Provided data -
··········

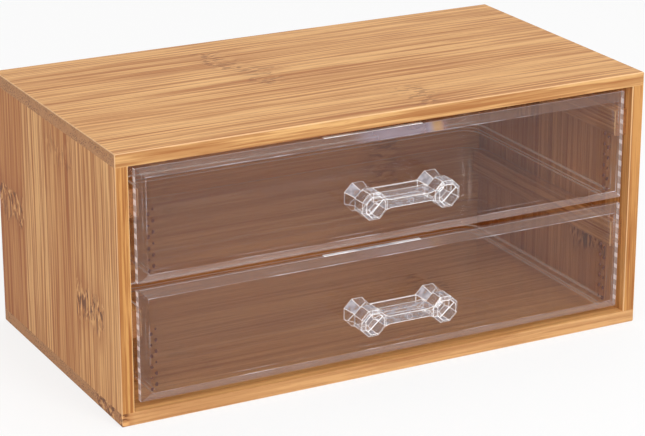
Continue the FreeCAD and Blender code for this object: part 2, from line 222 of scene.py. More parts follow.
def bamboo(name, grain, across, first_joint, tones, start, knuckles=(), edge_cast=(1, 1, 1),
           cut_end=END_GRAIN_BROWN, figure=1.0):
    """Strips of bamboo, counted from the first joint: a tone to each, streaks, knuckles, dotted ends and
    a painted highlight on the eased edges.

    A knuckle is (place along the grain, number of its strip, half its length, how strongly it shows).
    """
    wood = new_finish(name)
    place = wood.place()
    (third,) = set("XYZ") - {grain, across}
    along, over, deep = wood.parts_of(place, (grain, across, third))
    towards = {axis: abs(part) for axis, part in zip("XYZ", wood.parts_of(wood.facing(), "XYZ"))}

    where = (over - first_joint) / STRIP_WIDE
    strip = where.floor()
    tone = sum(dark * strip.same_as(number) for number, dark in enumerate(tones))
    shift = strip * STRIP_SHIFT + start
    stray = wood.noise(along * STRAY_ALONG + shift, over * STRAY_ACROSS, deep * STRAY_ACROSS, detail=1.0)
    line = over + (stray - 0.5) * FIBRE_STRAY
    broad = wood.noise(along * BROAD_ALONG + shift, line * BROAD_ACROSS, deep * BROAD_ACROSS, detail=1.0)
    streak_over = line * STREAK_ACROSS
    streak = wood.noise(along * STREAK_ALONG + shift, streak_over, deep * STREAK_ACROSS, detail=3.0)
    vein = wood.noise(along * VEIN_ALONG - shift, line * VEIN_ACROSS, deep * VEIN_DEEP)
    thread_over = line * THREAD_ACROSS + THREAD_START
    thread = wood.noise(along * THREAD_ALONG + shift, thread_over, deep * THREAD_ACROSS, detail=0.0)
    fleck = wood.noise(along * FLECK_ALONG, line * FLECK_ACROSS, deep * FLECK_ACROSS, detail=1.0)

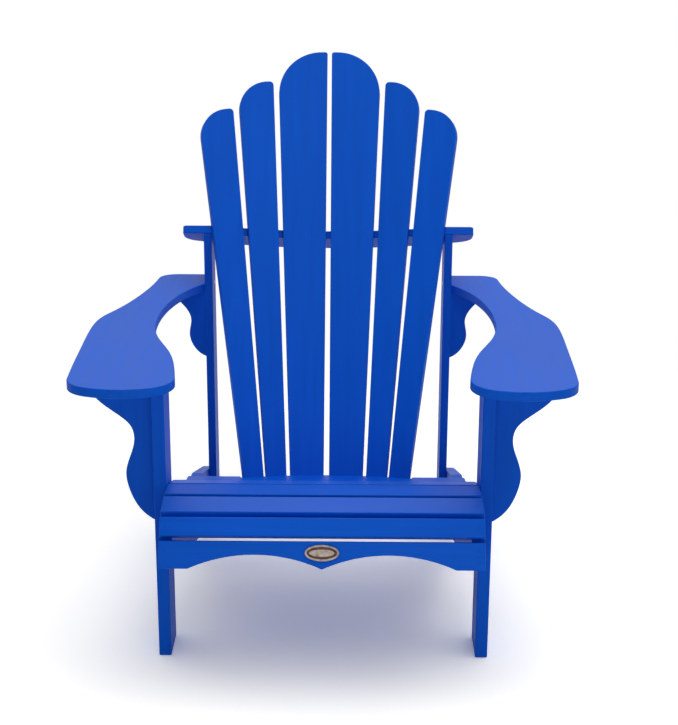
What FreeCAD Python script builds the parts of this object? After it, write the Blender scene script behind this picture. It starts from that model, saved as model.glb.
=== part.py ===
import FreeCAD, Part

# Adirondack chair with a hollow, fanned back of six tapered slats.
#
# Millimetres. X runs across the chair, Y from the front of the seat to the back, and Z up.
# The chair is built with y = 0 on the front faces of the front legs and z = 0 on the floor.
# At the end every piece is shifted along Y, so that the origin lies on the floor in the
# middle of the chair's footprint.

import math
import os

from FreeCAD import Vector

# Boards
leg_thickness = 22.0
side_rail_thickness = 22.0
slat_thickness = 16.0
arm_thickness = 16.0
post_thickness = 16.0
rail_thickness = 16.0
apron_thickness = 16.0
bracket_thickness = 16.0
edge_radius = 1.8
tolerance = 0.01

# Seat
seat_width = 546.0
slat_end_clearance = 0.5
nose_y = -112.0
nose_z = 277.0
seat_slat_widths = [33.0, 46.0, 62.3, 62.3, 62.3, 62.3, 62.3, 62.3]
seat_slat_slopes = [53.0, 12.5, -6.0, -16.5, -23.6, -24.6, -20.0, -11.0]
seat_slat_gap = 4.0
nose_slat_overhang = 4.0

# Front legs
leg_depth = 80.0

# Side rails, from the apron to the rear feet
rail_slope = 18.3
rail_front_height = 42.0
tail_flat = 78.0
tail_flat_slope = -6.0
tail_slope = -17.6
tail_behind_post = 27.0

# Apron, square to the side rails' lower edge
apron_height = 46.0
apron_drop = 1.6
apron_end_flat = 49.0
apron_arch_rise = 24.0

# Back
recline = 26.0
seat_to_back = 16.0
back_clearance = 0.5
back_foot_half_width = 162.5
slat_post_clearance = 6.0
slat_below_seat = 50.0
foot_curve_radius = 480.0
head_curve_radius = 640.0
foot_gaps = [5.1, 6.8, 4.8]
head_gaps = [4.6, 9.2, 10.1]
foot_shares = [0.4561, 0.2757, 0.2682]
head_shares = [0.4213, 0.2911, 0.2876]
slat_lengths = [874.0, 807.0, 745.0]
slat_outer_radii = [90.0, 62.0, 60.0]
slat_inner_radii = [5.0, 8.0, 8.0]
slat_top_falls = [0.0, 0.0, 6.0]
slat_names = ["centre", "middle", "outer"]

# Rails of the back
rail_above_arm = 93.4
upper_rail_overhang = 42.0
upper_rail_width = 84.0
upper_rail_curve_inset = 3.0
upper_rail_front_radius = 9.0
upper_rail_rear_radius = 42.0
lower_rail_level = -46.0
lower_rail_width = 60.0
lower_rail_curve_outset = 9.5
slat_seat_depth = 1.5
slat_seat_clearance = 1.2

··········

Given instruction - Print the whole listing exactly as it is.

Written answer -
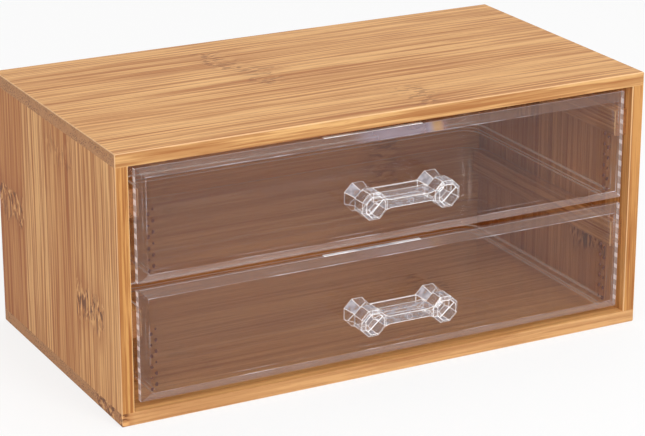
Continue the FreeCAD and Blender code for this object: part 2, from line 222 of scene.py. More parts follow.
def bamboo(name, grain, across, first_joint, tones, start, knuckles=(), edge_cast=(1, 1, 1),
           cut_end=END_GRAIN_BROWN, figure=1.0):
    """Strips of bamboo, counted from the first joint: a tone to each, streaks, knuckles, dotted ends and
    a painted highlight on the eased edges.

    A knuckle is (place along the grain, number of its strip, half its length, how strongly it shows).
    """
    wood = new_finish(name)
    place = wood.place()
    (third,) = set("XYZ") - {grain, across}
    along, over, deep = wood.parts_of(place, (grain, across, third))
    towards = {axis: abs(part) for axis, part in zip("XYZ", wood.parts_of(wood.facing(), "XYZ"))}

    where = (over - first_joint) / STRIP_WIDE
    strip = where.floor()
    tone = sum(dark * strip.same_as(number) for number, dark in enumerate(tones))
    shift = strip * STRIP_SHIFT + start
    stray = wood.noise(along * STRAY_ALONG + shift, over * STRAY_ACROSS, deep * STRAY_ACROSS, detail=1.0)
    line = over + (stray - 0.5) * FIBRE_STRAY
    broad = wood.noise(along * BROAD_ALONG + shift, line * BROAD_ACROSS, deep * BROAD_ACROSS, detail=1.0)
    streak_over = line * STREAK_ACROSS
    streak = wood.noise(along * STREAK_ALONG + shift, streak_over, deep * STREAK_ACROSS, detail=3.0)
    vein = wood.noise(along * VEIN_ALONG - shift, line * VEIN_ACROSS, deep * VEIN_DEEP)
    thread_over = line * THREAD_ACROSS + THREAD_START
    thread = wood.noise(along * THREAD_ALONG + shift, thread_over, deep * THREAD_ACROSS, detail=0.0)
    fleck = wood.noise(along * FLECK_ALONG, line * FLECK_ACROSS, deep * FLECK_ACROSS, detail=1.0)

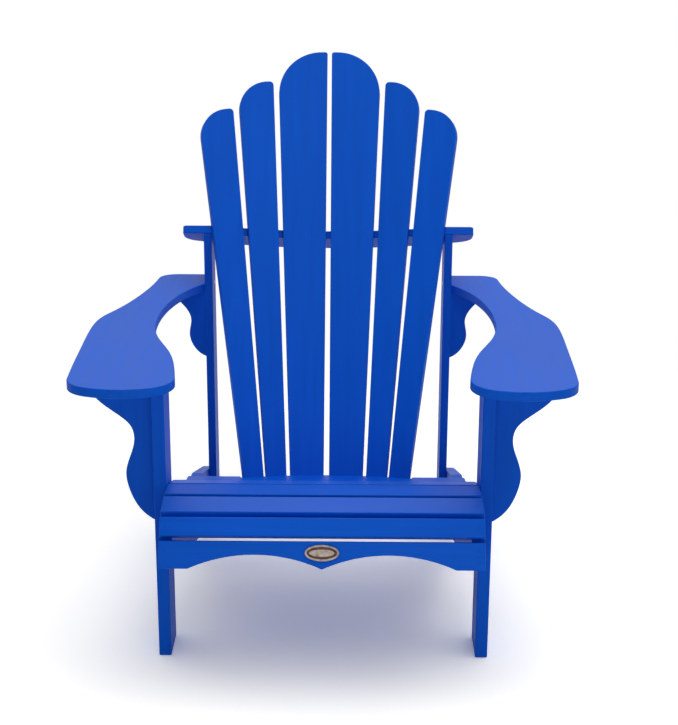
What FreeCAD Python script builds the parts of this object? After it, write the Blender scene script behind this picture. It starts from that model, saved as model.glb.
=== part.py ===
import FreeCAD, Part

# Adirondack chair with a hollow, fanned back of six tapered slats.
#
# Millimetres. X runs across the chair, Y from the front of the seat to the back, and Z up.
# The chair is built with y = 0 on the front faces of the front legs and z = 0 on the floor.
# At the end every piece is shifted along Y, so that the origin lies on the floor in the
# middle of the chair's footprint.

import math
import os

from FreeCAD import Vector

# Boards
leg_thickness = 22.0
side_rail_thickness = 22.0
slat_thickness = 16.0
arm_thickness = 16.0
post_thickness = 16.0
rail_thickness = 16.0
apron_thickness = 16.0
bracket_thickness = 16.0
edge_radius = 1.8
tolerance = 0.01

# Seat
seat_width = 546.0
slat_end_clearance = 0.5
nose_y = -112.0
nose_z = 277.0
seat_slat_widths = [33.0, 46.0, 62.3, 62.3, 62.3, 62.3, 62.3, 62.3]
seat_slat_slopes = [53.0, 12.5, -6.0, -16.5, -23.6, -24.6, -20.0, -11.0]
seat_slat_gap = 4.0
nose_slat_overhang = 4.0

# Front legs
leg_depth = 80.0

# Side rails, from the apron to the rear feet
rail_slope = 18.3
rail_front_height = 42.0
tail_flat = 78.0
tail_flat_slope = -6.0
tail_slope = -17.6
tail_behind_post = 27.0

# Apron, square to the side rails' lower edge
apron_height = 46.0
apron_drop = 1.6
apron_end_flat = 49.0
apron_arch_rise = 24.0

# Back
recline = 26.0
seat_to_back = 16.0
back_clearance = 0.5
back_foot_half_width = 162.5
slat_post_clearance = 6.0
slat_below_seat = 50.0
foot_curve_radius = 480.0
head_curve_radius = 640.0
foot_gaps = [5.1, 6.8, 4.8]
head_gaps = [4.6, 9.2, 10.1]
foot_shares = [0.4561, 0.2757, 0.2682]
head_shares = [0.4213, 0.2911, 0.2876]
slat_lengths = [874.0, 807.0, 745.0]
slat_outer_radii = [90.0, 62.0, 60.0]
slat_inner_radii = [5.0, 8.0, 8.0]
slat_top_falls = [0.0, 0.0, 6.0]
slat_names = ["centre", "middle", "outer"]

# Rails of the back
rail_above_arm = 93.4
upper_rail_overhang = 42.0
upper_rail_width = 84.0
upper_rail_curve_inset = 3.0
upper_rail_front_radius = 9.0
upper_rail_rear_radius = 42.0
lower_rail_level = -46.0
lower_rail_width = 60.0
lower_rail_curve_outset = 9.5
slat_seat_depth = 1.5
slat_seat_clearance = 1.2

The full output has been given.